## Data block:
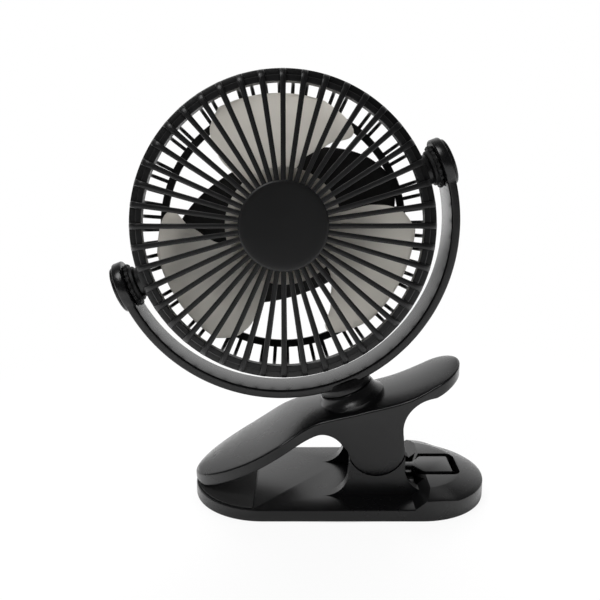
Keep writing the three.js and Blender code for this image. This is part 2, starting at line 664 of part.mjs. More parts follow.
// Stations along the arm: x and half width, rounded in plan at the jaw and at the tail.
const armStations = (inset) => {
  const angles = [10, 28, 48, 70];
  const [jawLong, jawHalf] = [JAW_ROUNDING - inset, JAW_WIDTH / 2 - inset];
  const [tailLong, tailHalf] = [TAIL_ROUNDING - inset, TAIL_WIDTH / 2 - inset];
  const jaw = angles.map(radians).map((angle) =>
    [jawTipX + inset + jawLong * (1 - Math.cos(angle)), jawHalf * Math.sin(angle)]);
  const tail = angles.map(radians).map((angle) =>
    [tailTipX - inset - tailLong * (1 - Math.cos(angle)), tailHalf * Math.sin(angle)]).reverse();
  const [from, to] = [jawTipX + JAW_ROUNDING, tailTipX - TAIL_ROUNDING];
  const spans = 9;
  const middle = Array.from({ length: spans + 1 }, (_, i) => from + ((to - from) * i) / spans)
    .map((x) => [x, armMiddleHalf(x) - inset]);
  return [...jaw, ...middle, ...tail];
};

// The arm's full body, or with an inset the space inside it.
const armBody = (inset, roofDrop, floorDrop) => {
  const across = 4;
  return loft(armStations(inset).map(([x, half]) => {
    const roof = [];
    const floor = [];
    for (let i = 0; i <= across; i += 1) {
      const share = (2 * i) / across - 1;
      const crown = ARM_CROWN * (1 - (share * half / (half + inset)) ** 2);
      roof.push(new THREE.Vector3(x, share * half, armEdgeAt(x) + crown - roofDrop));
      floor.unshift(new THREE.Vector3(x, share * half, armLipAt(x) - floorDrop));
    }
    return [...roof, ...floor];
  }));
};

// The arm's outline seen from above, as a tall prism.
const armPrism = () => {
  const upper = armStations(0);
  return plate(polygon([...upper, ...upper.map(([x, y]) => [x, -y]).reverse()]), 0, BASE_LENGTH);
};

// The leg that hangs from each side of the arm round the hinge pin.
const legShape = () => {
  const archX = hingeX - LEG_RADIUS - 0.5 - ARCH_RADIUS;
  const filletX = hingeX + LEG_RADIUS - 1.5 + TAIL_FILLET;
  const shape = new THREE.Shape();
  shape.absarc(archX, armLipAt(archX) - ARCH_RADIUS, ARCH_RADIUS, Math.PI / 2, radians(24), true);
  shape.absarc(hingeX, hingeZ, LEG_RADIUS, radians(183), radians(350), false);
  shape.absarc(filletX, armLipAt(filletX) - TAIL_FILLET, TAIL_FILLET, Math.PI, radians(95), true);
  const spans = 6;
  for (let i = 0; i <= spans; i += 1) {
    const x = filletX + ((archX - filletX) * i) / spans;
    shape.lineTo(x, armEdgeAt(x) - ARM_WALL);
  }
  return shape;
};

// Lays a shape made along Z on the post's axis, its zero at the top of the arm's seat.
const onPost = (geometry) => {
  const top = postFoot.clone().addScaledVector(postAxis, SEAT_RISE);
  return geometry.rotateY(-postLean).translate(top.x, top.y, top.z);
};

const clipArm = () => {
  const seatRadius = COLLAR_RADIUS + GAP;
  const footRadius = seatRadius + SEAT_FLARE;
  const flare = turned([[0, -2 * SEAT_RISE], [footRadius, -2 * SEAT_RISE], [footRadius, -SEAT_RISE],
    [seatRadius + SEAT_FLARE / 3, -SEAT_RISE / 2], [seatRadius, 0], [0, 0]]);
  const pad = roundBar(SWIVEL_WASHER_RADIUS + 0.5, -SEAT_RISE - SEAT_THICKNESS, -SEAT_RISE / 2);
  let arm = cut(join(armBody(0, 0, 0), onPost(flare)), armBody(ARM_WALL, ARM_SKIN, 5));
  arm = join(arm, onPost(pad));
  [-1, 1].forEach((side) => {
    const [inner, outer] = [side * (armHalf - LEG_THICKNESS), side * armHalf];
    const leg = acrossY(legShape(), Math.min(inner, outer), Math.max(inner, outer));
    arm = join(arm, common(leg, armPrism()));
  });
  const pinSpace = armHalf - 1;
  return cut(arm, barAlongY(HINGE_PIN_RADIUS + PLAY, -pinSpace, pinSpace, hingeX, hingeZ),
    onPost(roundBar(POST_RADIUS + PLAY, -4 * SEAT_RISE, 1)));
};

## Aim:
Write out every line exactly as it stands.

## Output of the exercise:
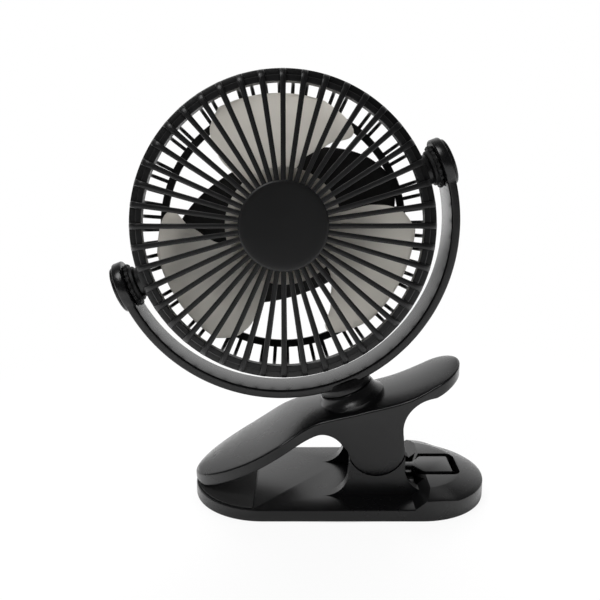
Keep writing the three.js and Blender code for this image. This is part 2, starting at line 664 of part.mjs. More parts follow.
// Stations along the arm: x and half width, rounded in plan at the jaw and at the tail.
const armStations = (inset) => {
  const angles = [10, 28, 48, 70];
  const [jawLong, jawHalf] = [JAW_ROUNDING - inset, JAW_WIDTH / 2 - inset];
  const [tailLong, tailHalf] = [TAIL_ROUNDING - inset, TAIL_WIDTH / 2 - inset];
  const jaw = angles.map(radians).map((angle) =>
    [jawTipX + inset + jawLong * (1 - Math.cos(angle)), jawHalf * Math.sin(angle)]);
  const tail = angles.map(radians).map((angle) =>
    [tailTipX - inset - tailLong * (1 - Math.cos(angle)), tailHalf * Math.sin(angle)]).reverse();
  const [from, to] = [jawTipX + JAW_ROUNDING, tailTipX - TAIL_ROUNDING];
  const spans = 9;
  const middle = Array.from({ length: spans + 1 }, (_, i) => from + ((to - from) * i) / spans)
    .map((x) => [x, armMiddleHalf(x) - inset]);
  return [...jaw, ...middle, ...tail];
};

// The arm's full body, or with an inset the space inside it.
const armBody = (inset, roofDrop, floorDrop) => {
  const across = 4;
  return loft(armStations(inset).map(([x, half]) => {
    const roof = [];
    const floor = [];
    for (let i = 0; i <= across; i += 1) {
      const share = (2 * i) / across - 1;
      const crown = ARM_CROWN * (1 - (share * half / (half + inset)) ** 2);
      roof.push(new THREE.Vector3(x, share * half, armEdgeAt(x) + crown - roofDrop));
      floor.unshift(new THREE.Vector3(x, share * half, armLipAt(x) - floorDrop));
    }
    return [...roof, ...floor];
  }));
};

// The arm's outline seen from above, as a tall prism.
const armPrism = () => {
  const upper = armStations(0);
  return plate(polygon([...upper, ...upper.map(([x, y]) => [x, -y]).reverse()]), 0, BASE_LENGTH);
};

// The leg that hangs from each side of the arm round the hinge pin.
const legShape = () => {
  const archX = hingeX - LEG_RADIUS - 0.5 - ARCH_RADIUS;
  const filletX = hingeX + LEG_RADIUS - 1.5 + TAIL_FILLET;
  const shape = new THREE.Shape();
  shape.absarc(archX, armLipAt(archX) - ARCH_RADIUS, ARCH_RADIUS, Math.PI / 2, radians(24), true);
  shape.absarc(hingeX, hingeZ, LEG_RADIUS, radians(183), radians(350), false);
  shape.absarc(filletX, armLipAt(filletX) - TAIL_FILLET, TAIL_FILLET, Math.PI, radians(95), true);
  const spans = 6;
  for (let i = 0; i <= spans; i += 1) {
    const x = filletX + ((archX - filletX) * i) / spans;
    shape.lineTo(x, armEdgeAt(x) - ARM_WALL);
  }
  return shape;
};

// Lays a shape made along Z on the post's axis, its zero at the top of the arm's seat.
const onPost = (geometry) => {
  const top = postFoot.clone().addScaledVector(postAxis, SEAT_RISE);
  return geometry.rotateY(-postLean).translate(top.x, top.y, top.z);
};

const clipArm = () => {
  const seatRadius = COLLAR_RADIUS + GAP;
  const footRadius = seatRadius + SEAT_FLARE;
  const flare = turned([[0, -2 * SEAT_RISE], [footRadius, -2 * SEAT_RISE], [footRadius, -SEAT_RISE],
    [seatRadius + SEAT_FLARE / 3, -SEAT_RISE / 2], [seatRadius, 0], [0, 0]]);
  const pad = roundBar(SWIVEL_WASHER_RADIUS + 0.5, -SEAT_RISE - SEAT_THICKNESS, -SEAT_RISE / 2);
  let arm = cut(join(armBody(0, 0, 0), onPost(flare)), armBody(ARM_WALL, ARM_SKIN, 5));
  arm = join(arm, onPost(pad));
  [-1, 1].forEach((side) => {
    const [inner, outer] = [side * (armHalf - LEG_THICKNESS), side * armHalf];
    const leg = acrossY(legShape(), Math.min(inner, outer), Math.max(inner, outer));
    arm = join(arm, common(leg, armPrism()));
  });
  const pinSpace = armHalf - 1;
  return cut(arm, barAlongY(HINGE_PIN_RADIUS + PLAY, -pinSpace, pinSpace, hingeX, hingeZ),
    onPost(roundBar(POST_RADIUS + PLAY, -4 * SEAT_RISE, 1)));
};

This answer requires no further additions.